**Work to complete**
Write out exactly the lines of the entries below from the one holding "Write part 3 of" to the one holding "y > -103.3)", inclusive, and leave out all other lines.

━━━ The data

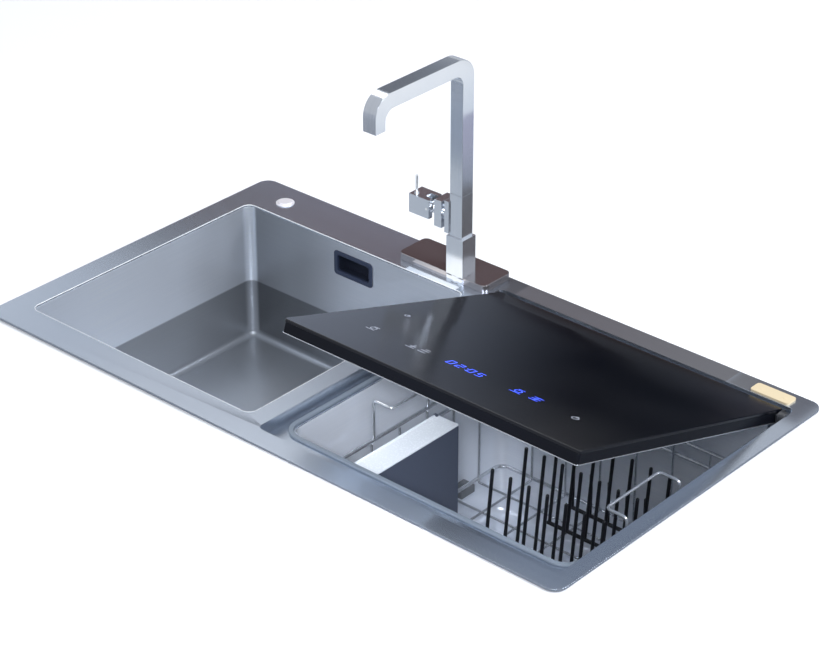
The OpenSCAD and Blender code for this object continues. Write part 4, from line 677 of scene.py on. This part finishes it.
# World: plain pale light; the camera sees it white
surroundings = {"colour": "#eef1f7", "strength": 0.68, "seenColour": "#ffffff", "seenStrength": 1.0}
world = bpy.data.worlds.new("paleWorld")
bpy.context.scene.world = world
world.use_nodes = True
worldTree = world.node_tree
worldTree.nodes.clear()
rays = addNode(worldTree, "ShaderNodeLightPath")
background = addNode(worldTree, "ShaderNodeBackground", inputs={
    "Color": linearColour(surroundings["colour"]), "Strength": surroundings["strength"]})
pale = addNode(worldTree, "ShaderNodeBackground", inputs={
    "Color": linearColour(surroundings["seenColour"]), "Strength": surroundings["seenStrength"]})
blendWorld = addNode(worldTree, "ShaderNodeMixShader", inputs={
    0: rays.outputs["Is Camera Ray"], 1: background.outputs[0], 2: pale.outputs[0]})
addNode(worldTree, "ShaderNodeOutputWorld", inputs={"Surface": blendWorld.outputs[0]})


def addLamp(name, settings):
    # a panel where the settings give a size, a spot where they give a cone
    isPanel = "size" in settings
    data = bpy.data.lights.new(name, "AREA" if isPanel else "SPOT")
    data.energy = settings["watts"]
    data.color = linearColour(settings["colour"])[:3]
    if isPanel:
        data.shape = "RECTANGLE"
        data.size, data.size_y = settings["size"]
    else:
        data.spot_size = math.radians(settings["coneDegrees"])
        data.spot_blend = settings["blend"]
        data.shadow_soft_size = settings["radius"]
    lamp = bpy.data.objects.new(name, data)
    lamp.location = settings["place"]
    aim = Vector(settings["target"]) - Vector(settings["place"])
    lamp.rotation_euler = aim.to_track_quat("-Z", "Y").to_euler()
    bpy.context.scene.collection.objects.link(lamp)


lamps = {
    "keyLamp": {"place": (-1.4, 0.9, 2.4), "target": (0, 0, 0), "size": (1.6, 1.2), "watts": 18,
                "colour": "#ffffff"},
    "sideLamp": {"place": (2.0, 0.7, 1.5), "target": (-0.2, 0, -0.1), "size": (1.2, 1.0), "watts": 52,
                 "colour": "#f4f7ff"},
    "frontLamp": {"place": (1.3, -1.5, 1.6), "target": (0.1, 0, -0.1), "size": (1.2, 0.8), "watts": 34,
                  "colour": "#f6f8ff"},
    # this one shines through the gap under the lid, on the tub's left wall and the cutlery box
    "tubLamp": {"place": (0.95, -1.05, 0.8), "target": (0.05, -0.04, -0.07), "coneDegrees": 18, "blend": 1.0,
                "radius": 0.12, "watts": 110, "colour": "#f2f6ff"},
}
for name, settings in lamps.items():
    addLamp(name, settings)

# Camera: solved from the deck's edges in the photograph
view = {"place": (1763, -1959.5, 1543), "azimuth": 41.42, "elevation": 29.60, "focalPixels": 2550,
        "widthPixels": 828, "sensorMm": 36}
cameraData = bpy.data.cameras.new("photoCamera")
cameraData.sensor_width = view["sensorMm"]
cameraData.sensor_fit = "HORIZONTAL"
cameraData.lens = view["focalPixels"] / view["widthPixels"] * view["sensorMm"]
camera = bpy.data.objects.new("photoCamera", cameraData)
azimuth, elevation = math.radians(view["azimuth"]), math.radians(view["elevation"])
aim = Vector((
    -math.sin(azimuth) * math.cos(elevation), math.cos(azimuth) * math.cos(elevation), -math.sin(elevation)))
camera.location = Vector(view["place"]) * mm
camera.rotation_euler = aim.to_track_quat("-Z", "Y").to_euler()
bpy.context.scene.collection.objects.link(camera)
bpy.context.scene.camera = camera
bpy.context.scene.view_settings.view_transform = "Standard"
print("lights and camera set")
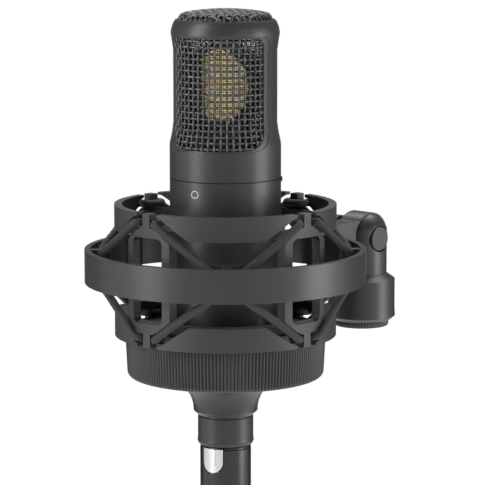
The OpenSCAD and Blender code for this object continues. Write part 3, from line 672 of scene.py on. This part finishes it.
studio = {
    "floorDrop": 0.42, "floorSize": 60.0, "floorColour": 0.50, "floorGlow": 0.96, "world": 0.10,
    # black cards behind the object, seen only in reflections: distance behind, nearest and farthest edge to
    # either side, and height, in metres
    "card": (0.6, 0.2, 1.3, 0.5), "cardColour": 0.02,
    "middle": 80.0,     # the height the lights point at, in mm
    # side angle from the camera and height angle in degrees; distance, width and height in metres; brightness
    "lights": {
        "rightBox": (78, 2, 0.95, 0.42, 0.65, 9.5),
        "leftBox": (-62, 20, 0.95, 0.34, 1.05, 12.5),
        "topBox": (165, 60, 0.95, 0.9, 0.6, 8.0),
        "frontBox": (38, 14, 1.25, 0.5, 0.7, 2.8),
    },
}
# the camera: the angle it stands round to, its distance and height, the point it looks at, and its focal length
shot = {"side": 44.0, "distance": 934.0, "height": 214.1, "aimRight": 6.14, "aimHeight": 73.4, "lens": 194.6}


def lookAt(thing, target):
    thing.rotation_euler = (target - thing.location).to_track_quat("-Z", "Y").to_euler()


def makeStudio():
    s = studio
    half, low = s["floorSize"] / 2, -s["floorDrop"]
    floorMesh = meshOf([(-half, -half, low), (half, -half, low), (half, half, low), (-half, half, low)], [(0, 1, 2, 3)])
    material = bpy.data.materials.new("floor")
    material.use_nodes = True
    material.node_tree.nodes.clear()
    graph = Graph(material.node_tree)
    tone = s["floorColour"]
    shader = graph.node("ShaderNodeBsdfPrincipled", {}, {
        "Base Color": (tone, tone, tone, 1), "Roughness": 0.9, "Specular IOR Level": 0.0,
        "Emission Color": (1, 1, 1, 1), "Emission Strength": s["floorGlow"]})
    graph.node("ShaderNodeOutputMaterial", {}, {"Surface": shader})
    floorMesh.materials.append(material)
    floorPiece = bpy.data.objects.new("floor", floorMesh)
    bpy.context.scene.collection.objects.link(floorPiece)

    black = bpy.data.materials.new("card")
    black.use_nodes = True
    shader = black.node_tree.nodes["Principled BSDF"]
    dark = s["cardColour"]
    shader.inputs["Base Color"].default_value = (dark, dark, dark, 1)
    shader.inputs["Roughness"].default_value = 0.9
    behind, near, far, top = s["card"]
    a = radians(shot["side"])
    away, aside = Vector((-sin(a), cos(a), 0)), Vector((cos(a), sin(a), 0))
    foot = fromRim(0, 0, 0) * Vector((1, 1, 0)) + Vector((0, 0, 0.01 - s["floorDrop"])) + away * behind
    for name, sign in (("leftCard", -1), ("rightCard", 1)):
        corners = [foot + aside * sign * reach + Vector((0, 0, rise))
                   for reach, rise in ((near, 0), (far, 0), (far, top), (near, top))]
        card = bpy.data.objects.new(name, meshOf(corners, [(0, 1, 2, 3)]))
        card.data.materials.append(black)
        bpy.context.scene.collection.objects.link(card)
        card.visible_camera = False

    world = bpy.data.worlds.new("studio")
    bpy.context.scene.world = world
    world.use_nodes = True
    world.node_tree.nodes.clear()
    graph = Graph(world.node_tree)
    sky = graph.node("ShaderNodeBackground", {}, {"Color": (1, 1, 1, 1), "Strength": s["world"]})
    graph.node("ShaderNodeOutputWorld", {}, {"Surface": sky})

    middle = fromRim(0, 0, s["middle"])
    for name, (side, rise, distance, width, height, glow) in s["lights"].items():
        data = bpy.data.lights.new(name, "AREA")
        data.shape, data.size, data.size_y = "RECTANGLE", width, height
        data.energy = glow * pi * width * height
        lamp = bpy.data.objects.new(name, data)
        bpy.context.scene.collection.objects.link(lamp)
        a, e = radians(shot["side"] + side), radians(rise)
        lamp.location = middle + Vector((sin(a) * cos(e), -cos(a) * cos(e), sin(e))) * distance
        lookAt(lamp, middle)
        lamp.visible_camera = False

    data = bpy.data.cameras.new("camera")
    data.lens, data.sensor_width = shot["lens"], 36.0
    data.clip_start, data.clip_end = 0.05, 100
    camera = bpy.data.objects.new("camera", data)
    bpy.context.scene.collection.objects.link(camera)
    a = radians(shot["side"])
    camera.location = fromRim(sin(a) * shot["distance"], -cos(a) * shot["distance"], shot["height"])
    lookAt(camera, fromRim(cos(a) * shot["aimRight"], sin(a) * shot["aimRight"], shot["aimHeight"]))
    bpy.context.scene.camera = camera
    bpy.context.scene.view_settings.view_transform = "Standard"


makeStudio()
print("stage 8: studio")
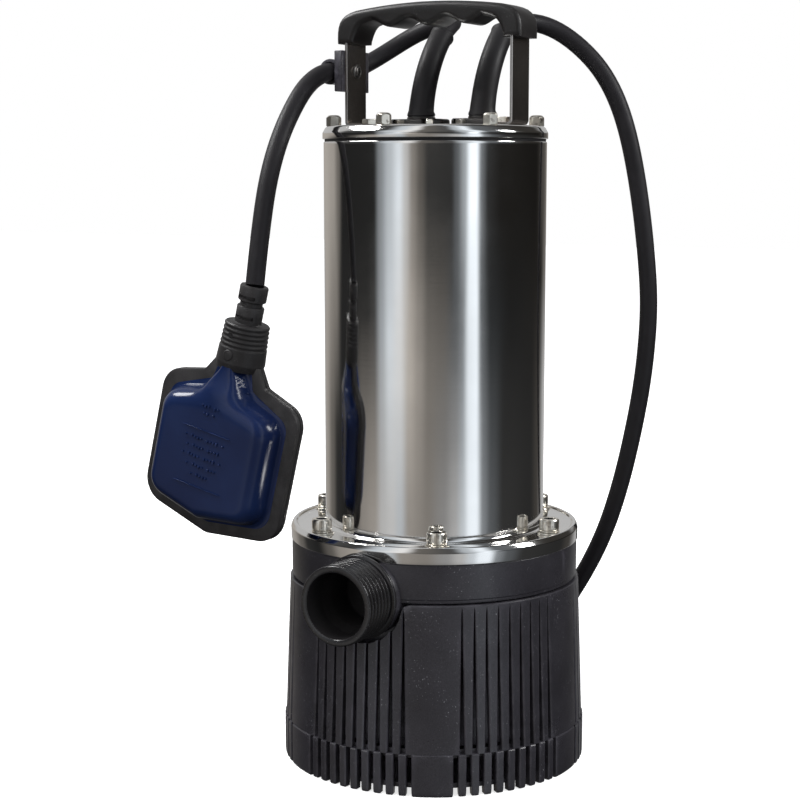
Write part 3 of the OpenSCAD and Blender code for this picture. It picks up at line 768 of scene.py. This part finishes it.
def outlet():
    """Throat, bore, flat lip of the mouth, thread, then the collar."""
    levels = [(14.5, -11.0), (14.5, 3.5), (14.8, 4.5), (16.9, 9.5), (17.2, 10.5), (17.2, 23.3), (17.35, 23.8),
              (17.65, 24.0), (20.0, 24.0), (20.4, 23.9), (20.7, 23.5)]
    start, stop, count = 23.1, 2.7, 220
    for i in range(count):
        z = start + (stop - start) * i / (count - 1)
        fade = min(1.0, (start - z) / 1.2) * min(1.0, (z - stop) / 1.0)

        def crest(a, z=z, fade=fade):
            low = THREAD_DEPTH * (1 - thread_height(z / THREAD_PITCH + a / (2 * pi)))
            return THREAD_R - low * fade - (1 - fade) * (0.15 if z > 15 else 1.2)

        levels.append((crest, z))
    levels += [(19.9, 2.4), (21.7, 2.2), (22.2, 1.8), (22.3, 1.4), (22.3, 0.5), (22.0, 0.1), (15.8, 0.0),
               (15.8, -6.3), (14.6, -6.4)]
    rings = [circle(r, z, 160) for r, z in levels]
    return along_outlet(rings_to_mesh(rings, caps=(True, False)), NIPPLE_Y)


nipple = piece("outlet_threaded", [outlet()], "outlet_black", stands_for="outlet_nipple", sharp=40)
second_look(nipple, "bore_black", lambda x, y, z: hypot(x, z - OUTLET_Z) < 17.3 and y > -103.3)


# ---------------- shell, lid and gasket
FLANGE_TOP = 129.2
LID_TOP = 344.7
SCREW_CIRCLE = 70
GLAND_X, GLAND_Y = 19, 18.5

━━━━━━

**Exercise result**
Write part 3 of the OpenSCAD and Blender code for this picture. It picks up at line 768 of scene.py. This part finishes it.
def outlet():
    """Throat, bore, flat lip of the mouth, thread, then the collar."""
    levels = [(14.5, -11.0), (14.5, 3.5), (14.8, 4.5), (16.9, 9.5), (17.2, 10.5), (17.2, 23.3), (17.35, 23.8),
              (17.65, 24.0), (20.0, 24.0), (20.4, 23.9), (20.7, 23.5)]
    start, stop, count = 23.1, 2.7, 220
    for i in range(count):
        z = start + (stop - start) * i / (count - 1)
        fade = min(1.0, (start - z) / 1.2) * min(1.0, (z - stop) / 1.0)

        def crest(a, z=z, fade=fade):
            low = THREAD_DEPTH * (1 - thread_height(z / THREAD_PITCH + a / (2 * pi)))
            return THREAD_R - low * fade - (1 - fade) * (0.15 if z > 15 else 1.2)

        levels.append((crest, z))
    levels += [(19.9, 2.4), (21.7, 2.2), (22.2, 1.8), (22.3, 1.4), (22.3, 0.5), (22.0, 0.1), (15.8, 0.0),
               (15.8, -6.3), (14.6, -6.4)]
    rings = [circle(r, z, 160) for r, z in levels]
    return along_outlet(rings_to_mesh(rings, caps=(True, False)), NIPPLE_Y)


nipple = piece("outlet_threaded", [outlet()], "outlet_black", stands_for="outlet_nipple", sharp=40)
second_look(nipple, "bore_black", lambda x, y, z: hypot(x, z - OUTLET_Z) < 17.3 and y > -103.3)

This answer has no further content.